# Seminar on Computational Semantics with Haskell

## Parsing

July 6, 2011

### Recursive Descent

The various parsers in this chapter are all deterministic simulations of a particular kind of non-deterministic pushdown automaton associated with context-free grammars. There are three well-known types of non-deterministic pushdown automata for CFGs that are used as bases of parsing: top-down, bottom-up, and left-corner (see here for more information). The one that's used here is the top-down variety, and the corresponding parsing method is also called "recursive descent". It is particularly natural in the context of functional programming. (Note that the term "stack-based" is often used to describe parsing based on NPDA.)

Well-known disadvantages of recursive descent parsing are its exponential time complexity and non-termination in the face of left recursion. Johnson (1995) addresses both issues in relation to implementations using functional programming.

### Extraction

The implementation of the recursive-descent parser for sequentially indexed grammars given in the text is incorrect. The list of expected empty categories gets passed (i) top-down from a node to its first child; (ii) left-to-right from a node to its immediate right sibling; and (iii) bottom-up from a node with no right sibling to its parent. This allows binding of an empty category (trace) by a relative pronoun anywhere to its left, whether or not the relative pronoun "c-commands" the empty category.

*P> parses "the boy that Alice smiled helped"
[[.S[Masc,Sg,Thrd] [[.NP[Masc,Sg,Thrd,Nom] [the DET[],[.CN[Sg,Masc,Thrd] [boy CN[Sg,Masc,Thrd],[.COMP[] [that REL[],[.S[Thrd,Fem,Sg] [alice NP[Fem,Sg,Thrd,Nom],[.VP[Tense] [smiled VP[Tense]]]]]]]]]]],[.VP[Tense] [helped VP[Tense],# NP[]]]]]]

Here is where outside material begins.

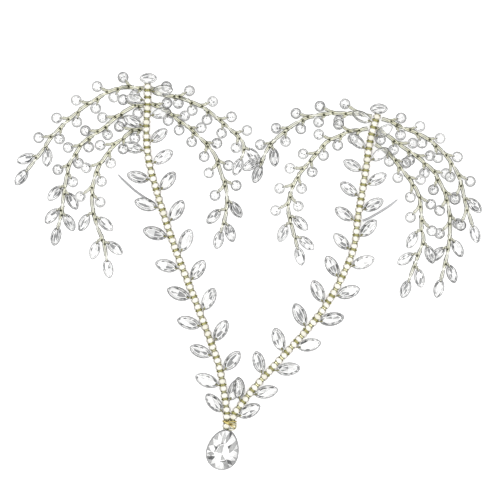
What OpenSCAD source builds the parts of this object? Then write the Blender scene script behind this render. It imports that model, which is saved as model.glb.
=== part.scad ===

This implementation would actually be adequate for an unrestricted version of global index grammar (Castaño 2004).

### Exercise 3

1. Fix the bug about extraction. (Hint: There is an obvious solution that passes the list of expected empty categories top-down using splitN, but there is a dual solution that passes the list of "discovered" empty categories bottom-up. Discuss how one method may be more efficient than the other. Note that in both approaches, you have to change the type of the stack parser.)
2. Take the corrected implementation of the parser for extraction, and add the rule $\mathbf{CN}\ \rightarrow \ \mathbf{CN}\ \mathbf{PP}$ in a way left-recursion does not arise, as with the $$\mathbf{CN}\ \rightarrow \ \mathbf{CN}\ \mathit{that}\ \mathbf{S}_{\mathbf{NP}}$$ rule.
3. Modify the parser so that cases of extraction like the following are ruled out:
*P> parses "the boy that if smiled, then Alice smiled smiled"
[[.S[Masc,Sg,Thrd] [[.NP[Masc,Sg,Thrd,Nom] [the DET[],[.CN[Sg,Masc,Thrd] [boy CN[Sg,Masc,Thrd],[.COMP[] [that REL[],[.S[] [if COND[],[.S[] [# NP[Nom],[.VP[Tense] [smiled VP[Tense]]]]],[.S[Thrd,Fem,Sg] [alice NP[Fem,Sg,Thrd,Nom],[.VP[Tense] [smiled VP[Tense]]]]]]]]]]]]],[.VP[Tense] [smiled VP[Tense]]]]]]

4. Modify the parser so that sentences like the following are correctly parsed.
*P> parses "if the boy helped Alice and Alice smiled, then the boy admired Alice"
[]

5. Now your parser may parse sentences like "the boy that helped Alice and Alice smiled admired Alice". Implement the Coordinate Structure Island Constraint, by which such sentences are ruled out.
6. Now modify your parser so that sentences like "the boy that helped Alice and admired Dorothy smiled" get parsed. This is known as Across-the-Board extraction.